Courte mobilisation politique

En 1999, le suspect adhère au parti du Progrès (FrP), une formation de la droite populiste, et endosse des responsabilités locales pour le mouvement jeune du parti.

Il résilie son adhésion en 2006. Il écrira plus tard sur un forum internet qu'il considérait le parti trop ouvert aux «attentes multiculturelles» et aux «idéaux suicidaires de l'humanisme».

«Ceux qui le connaissaient quand il était membre de l'organisation disent que c'était un garçon un peu timide qui prenait rarement part aux discussions», a réagi le FrP samedi.

Si ses critiques de l'islam, du multiculturalisme et du marxisme sont omniprésentes sur internet, une arène où il est très actif, il s'estime néanmoins «plutôt tolérant» et «relax» dans l'autoportrait qu'il brosse dans son manifeste.

«Parce que j'ai toujours été exposé à des décennies d'endoctrinement multiculturel, je ressens le besoin de souligner qu'en fait je ne suis pas raciste et que je ne l'ai jamais été», écrit-il.

«Être skinhead n'a jamais été une option pour moi.

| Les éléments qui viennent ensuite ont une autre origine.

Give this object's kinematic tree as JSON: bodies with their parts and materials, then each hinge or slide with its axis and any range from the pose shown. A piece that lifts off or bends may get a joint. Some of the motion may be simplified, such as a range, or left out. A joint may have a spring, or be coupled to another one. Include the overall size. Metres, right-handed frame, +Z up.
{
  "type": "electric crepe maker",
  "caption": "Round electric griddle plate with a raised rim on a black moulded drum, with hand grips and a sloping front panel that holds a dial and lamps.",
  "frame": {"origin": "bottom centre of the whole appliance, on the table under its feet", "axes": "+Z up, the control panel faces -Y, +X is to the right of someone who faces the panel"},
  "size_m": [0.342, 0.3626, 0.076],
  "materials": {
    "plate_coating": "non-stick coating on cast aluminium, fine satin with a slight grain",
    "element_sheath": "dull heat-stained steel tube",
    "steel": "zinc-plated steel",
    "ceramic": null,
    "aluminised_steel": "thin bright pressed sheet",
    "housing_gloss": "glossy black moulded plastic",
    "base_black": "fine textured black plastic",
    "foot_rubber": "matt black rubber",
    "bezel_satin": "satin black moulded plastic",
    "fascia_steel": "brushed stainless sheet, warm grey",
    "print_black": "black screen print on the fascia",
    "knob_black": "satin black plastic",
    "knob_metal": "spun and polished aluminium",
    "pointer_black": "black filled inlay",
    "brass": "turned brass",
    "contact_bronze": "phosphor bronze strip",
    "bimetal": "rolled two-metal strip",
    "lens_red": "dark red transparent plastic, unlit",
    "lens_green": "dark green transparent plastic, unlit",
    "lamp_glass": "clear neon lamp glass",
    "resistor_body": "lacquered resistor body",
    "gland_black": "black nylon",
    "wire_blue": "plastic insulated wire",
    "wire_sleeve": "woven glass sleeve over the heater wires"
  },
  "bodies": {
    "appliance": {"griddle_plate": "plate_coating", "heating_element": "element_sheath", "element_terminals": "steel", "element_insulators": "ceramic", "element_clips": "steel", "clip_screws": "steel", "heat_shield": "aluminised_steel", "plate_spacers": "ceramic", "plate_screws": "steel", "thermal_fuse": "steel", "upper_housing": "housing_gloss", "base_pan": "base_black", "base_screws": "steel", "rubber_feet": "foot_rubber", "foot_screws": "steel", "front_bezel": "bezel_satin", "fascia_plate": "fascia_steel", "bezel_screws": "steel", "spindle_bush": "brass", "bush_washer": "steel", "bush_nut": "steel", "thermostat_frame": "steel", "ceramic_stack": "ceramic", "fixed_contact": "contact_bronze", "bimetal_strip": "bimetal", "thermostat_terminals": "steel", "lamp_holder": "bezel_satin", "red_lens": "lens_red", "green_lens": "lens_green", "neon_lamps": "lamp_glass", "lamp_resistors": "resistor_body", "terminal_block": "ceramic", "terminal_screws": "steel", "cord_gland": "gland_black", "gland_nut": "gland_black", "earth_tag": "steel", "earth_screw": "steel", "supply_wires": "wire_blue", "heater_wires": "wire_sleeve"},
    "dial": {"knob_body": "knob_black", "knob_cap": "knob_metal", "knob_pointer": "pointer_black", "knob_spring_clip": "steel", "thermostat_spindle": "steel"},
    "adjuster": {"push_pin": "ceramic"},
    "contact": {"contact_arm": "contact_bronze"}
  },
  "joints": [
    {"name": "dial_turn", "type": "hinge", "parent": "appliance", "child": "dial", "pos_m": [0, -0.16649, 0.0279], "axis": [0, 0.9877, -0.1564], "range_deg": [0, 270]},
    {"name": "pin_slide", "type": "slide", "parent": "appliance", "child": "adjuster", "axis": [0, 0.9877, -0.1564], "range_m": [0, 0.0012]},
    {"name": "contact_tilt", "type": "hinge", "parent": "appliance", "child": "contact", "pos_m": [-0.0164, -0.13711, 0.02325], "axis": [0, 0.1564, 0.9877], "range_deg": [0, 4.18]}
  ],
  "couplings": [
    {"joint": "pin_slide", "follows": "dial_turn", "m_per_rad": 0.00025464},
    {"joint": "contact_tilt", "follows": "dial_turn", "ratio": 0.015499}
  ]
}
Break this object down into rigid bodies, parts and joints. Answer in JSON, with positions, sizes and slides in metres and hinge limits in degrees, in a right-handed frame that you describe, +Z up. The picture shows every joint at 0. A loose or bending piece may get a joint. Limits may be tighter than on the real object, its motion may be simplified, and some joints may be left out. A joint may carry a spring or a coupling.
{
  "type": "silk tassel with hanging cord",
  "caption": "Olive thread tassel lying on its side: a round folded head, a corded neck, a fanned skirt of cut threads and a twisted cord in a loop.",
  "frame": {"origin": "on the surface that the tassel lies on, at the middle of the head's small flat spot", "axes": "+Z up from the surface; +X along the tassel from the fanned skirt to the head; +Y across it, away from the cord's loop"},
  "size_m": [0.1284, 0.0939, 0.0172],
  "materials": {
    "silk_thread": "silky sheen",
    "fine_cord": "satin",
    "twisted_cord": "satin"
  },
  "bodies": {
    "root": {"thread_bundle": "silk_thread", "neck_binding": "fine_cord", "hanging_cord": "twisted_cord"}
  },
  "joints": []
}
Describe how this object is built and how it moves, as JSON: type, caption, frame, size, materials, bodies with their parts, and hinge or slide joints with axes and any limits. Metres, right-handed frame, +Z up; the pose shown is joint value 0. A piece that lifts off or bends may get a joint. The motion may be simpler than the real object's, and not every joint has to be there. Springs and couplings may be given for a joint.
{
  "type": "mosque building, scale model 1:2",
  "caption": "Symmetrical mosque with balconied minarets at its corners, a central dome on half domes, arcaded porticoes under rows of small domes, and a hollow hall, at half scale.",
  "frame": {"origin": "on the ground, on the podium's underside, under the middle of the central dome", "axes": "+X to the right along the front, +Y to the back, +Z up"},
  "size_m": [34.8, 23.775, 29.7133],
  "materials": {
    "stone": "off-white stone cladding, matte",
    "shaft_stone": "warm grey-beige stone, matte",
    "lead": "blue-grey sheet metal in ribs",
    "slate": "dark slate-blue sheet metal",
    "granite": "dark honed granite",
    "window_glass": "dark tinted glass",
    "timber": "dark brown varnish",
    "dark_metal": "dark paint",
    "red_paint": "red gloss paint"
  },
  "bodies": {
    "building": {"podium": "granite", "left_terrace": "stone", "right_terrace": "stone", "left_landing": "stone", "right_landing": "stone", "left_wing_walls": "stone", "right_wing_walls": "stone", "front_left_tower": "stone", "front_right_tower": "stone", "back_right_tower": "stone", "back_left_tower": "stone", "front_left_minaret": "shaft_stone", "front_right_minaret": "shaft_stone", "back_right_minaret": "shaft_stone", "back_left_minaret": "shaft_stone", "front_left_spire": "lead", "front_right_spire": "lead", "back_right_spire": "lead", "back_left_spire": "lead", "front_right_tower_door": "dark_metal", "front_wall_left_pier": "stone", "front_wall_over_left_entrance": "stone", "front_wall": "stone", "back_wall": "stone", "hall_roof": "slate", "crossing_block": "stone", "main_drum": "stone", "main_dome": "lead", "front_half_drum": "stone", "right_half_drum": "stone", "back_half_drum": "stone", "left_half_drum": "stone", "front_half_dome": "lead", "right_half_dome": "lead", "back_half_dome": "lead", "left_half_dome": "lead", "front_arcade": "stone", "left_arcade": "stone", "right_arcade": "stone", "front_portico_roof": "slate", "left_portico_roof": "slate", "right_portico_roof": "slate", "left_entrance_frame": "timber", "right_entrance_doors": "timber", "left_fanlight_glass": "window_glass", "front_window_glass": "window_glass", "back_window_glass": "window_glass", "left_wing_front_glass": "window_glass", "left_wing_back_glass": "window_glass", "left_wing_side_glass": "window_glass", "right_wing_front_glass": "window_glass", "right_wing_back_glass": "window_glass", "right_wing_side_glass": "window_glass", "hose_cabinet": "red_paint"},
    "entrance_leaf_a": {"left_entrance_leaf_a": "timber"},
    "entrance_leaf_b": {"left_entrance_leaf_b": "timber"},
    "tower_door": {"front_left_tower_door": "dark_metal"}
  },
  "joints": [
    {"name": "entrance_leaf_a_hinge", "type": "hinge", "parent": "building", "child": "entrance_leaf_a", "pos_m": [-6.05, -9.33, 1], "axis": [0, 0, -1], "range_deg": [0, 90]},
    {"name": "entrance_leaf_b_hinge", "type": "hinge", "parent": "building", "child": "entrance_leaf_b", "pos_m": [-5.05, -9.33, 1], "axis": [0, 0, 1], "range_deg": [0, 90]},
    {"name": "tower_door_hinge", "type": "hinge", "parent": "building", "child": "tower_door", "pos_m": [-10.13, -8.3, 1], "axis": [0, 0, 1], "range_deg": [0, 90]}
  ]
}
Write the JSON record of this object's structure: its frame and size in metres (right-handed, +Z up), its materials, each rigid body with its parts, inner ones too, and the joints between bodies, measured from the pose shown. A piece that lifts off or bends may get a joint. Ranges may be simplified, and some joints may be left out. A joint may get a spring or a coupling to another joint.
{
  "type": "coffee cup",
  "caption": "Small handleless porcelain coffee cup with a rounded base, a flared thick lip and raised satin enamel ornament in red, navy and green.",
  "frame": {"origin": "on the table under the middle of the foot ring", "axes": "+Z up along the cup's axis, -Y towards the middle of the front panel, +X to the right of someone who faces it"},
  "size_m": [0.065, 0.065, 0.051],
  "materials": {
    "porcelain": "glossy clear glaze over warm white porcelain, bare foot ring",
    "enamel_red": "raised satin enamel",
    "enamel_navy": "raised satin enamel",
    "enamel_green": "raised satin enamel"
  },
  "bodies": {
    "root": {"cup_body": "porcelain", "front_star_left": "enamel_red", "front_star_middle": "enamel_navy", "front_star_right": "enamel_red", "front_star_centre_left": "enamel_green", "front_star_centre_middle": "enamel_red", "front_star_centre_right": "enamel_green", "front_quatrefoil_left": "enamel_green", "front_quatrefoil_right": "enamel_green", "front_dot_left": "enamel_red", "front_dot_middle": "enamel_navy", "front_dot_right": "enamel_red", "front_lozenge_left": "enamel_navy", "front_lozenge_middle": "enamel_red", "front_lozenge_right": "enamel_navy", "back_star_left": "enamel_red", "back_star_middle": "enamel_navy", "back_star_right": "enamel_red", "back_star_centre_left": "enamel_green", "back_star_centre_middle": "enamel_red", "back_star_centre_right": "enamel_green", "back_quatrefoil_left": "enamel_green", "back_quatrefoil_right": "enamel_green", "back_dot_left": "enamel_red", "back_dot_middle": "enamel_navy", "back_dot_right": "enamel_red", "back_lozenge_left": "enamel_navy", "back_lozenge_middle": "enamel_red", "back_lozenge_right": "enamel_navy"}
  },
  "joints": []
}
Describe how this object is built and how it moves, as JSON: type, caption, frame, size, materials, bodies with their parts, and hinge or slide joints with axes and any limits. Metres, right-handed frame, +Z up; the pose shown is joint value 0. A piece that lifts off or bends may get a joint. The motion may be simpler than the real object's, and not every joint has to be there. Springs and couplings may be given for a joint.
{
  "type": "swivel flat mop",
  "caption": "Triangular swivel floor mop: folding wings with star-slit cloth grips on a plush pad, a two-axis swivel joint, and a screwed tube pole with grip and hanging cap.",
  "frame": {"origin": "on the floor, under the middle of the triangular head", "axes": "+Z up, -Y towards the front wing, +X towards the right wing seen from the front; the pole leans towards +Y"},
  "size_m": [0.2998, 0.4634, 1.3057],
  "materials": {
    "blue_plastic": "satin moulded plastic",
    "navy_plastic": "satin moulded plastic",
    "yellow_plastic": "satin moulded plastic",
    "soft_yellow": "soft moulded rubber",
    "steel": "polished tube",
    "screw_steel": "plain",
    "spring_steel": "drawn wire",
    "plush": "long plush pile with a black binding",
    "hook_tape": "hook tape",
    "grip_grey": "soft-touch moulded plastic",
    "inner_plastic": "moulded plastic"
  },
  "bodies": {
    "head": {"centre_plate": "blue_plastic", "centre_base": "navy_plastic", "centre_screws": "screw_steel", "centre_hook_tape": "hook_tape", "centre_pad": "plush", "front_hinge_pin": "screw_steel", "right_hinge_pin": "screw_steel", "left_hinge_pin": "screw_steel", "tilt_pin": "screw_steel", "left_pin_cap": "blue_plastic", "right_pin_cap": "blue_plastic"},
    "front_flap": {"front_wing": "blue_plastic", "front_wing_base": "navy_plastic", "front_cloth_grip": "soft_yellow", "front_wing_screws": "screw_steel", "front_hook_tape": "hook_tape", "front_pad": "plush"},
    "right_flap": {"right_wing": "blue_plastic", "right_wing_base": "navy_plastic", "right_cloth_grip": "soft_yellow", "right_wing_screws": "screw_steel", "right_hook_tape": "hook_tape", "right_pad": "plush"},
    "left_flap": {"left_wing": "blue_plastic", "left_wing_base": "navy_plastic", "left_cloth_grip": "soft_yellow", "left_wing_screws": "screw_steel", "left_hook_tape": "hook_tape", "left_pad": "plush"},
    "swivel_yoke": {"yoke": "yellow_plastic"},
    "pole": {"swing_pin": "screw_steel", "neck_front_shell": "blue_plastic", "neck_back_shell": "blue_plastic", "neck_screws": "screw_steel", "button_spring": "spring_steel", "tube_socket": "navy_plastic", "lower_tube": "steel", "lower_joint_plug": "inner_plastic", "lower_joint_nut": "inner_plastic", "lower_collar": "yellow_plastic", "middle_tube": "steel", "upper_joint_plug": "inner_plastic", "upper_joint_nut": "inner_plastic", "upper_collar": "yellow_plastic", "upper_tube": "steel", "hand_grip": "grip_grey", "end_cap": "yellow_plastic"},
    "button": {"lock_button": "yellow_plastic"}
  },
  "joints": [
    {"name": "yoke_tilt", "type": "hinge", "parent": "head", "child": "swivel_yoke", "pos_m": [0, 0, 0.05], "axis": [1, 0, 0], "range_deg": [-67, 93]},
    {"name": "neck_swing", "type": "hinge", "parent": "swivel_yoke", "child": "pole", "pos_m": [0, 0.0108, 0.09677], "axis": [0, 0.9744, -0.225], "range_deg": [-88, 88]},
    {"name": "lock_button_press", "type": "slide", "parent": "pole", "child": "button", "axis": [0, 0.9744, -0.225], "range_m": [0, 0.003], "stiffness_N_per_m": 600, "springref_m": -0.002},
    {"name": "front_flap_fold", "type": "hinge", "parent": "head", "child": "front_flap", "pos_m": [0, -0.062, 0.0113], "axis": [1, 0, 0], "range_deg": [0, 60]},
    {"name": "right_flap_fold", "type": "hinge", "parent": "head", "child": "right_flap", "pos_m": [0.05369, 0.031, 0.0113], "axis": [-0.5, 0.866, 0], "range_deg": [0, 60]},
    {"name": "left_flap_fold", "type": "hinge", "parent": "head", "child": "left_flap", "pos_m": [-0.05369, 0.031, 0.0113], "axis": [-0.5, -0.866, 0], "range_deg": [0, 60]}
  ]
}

Leur code vestimentaire et leurs choix musicaux sont peu attrayants et je pensais qu'ils étaient trop extrêmes», ajoute-t-il, précisant aussi avoir eu plusieurs dizaines d'amis «non-Norvégiens dans (ses) jeunes années».

Sur son profil Facebok, Behring Breivik se dit «conservateur», «chrétien», intéressé par la chasse et par des jeux tels que «World of Warcraft» et «Modern Warfare 2».

Disposant de revenus nuls ou quasi inexistants en 2009 et dans les années précédentes selon ses relevés fiscaux --une information publique en Norvège--, il a pourtant acheté une petite exploitation agricole cette année.

Cela lui a permis de se procurer en mai, sans élever de soupçons, six tonnes d'engrais chimiques vraisemblablement utilisées pour confectionner les explosifs utilisés contre le siège du gouvernement de centre-gauche norvégien vendredi.

Il s'est également inscrit dans un club de tir, un moyen pour lui d'obtenir une autorisation de détenir deux armes à feu, dont un fusil automatique, sans doute employées dans la fusillade qui a ensuite ciblé un rassemblement de jeunes travaillistes sur l'île d'Utoeya, près d'Oslo.